Set task: Identify and copy all lines of the material where the string "code" is found.

── Records for the task

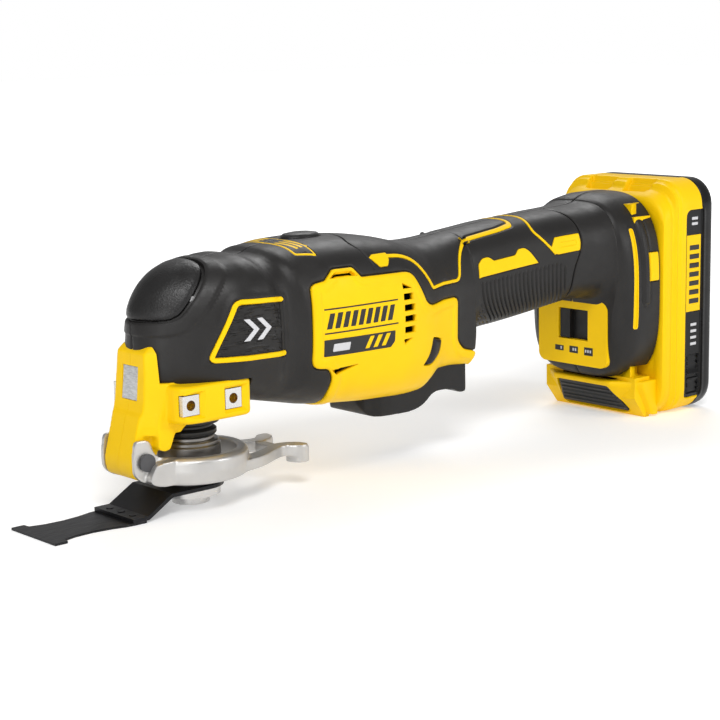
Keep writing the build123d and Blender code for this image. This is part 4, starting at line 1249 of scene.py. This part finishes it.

────
── Records for the task

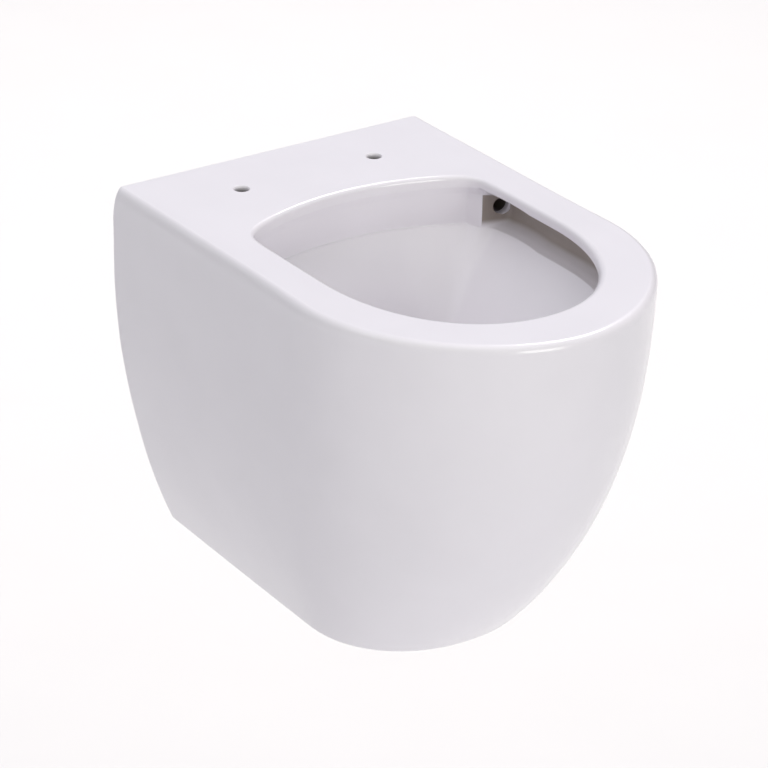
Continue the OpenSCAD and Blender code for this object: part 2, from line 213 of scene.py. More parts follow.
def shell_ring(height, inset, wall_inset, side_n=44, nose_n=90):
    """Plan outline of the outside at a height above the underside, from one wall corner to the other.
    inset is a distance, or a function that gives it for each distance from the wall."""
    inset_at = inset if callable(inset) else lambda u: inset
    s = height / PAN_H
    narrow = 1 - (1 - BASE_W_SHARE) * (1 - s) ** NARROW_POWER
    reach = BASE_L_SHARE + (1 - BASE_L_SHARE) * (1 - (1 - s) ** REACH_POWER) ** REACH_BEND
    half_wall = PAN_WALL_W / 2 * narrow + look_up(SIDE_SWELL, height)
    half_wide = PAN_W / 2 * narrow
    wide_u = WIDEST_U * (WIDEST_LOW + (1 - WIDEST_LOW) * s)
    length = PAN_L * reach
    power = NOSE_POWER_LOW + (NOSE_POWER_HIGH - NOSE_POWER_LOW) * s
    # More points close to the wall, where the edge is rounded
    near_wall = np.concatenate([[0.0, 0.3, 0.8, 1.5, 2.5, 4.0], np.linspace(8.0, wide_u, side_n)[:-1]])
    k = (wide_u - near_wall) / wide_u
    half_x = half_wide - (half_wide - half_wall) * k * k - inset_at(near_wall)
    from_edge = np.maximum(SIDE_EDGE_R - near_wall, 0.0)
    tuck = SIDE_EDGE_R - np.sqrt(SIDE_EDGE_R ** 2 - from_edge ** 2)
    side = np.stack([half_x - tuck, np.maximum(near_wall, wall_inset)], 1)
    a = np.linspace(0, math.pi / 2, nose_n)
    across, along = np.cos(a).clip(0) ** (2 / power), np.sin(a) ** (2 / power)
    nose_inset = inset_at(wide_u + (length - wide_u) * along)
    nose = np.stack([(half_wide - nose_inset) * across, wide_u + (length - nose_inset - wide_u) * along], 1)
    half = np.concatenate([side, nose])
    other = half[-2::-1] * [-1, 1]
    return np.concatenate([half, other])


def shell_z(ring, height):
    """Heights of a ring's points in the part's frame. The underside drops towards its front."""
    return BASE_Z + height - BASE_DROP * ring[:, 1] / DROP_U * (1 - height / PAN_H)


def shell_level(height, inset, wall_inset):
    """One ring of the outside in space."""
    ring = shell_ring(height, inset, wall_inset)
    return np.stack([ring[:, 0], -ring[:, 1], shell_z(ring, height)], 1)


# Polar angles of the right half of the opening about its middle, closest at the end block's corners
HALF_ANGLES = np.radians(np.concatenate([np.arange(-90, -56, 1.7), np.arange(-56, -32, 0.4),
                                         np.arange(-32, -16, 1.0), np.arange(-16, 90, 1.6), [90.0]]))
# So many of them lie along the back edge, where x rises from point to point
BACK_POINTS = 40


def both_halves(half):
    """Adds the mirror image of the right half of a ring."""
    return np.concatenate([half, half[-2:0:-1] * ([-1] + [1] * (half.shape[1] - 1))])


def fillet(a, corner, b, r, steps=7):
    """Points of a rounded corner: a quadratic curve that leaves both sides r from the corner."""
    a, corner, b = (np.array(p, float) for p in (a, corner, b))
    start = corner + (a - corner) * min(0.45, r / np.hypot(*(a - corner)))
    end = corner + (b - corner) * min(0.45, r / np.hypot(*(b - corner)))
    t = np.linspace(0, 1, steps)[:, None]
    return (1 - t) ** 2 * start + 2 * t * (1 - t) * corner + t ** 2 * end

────
── Records for the task

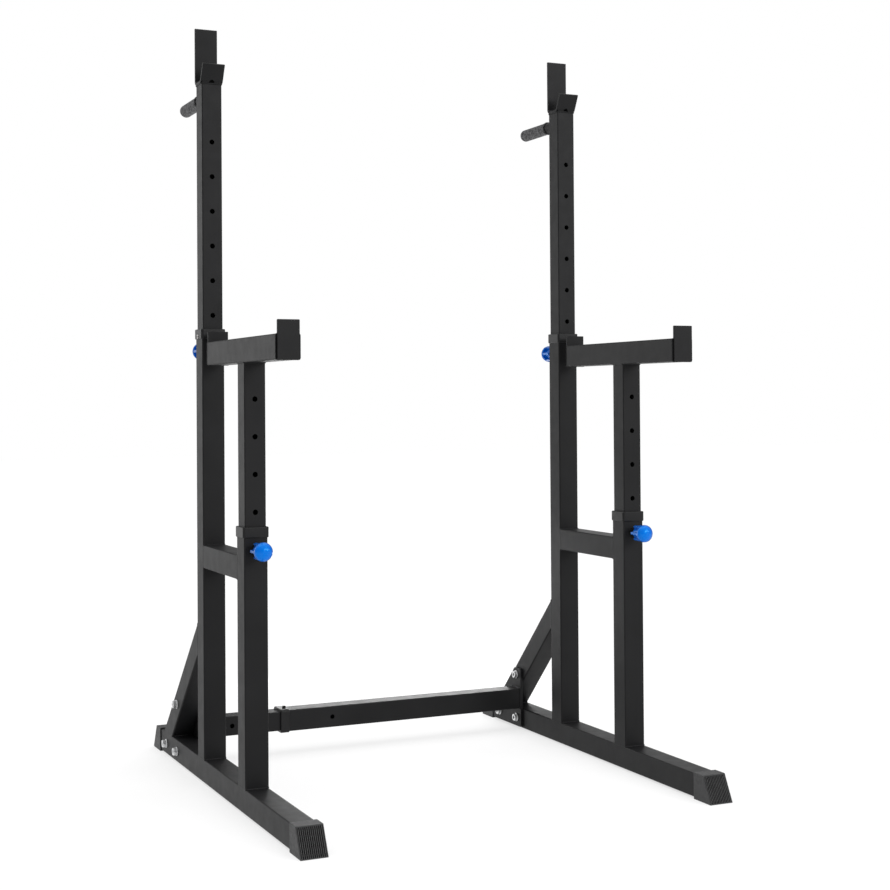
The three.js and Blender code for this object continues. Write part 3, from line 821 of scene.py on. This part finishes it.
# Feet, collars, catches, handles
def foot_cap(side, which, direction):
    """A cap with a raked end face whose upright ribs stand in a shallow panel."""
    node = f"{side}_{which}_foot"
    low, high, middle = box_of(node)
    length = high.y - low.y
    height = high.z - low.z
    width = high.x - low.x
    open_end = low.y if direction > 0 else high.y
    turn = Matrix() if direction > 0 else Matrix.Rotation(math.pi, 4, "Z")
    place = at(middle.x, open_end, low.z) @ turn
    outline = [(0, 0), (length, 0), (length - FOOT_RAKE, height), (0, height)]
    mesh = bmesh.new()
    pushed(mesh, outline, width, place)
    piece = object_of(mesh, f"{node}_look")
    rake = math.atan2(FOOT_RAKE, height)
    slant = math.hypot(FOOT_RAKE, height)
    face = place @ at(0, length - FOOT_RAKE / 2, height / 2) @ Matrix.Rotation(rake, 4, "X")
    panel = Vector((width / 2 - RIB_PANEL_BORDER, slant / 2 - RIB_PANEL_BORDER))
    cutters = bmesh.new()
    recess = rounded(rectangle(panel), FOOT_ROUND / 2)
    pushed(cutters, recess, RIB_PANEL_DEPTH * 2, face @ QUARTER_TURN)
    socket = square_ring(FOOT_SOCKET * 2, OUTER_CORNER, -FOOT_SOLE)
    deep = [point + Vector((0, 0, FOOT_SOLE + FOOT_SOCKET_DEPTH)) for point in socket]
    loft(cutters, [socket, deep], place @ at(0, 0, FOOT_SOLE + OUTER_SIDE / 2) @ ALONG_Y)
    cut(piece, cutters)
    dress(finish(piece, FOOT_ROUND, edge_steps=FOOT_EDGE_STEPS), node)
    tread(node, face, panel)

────

The reply:
Keep writing the build123d and Blender code for this image. This is part 4, starting at line 1249 of scene.py. This part finishes it.
Continue the OpenSCAD and Blender code for this object: part 2, from line 213 of scene.py. More parts follow.
The three.js and Blender code for this object continues. Write part 3, from line 821 of scene.py on. This part finishes it.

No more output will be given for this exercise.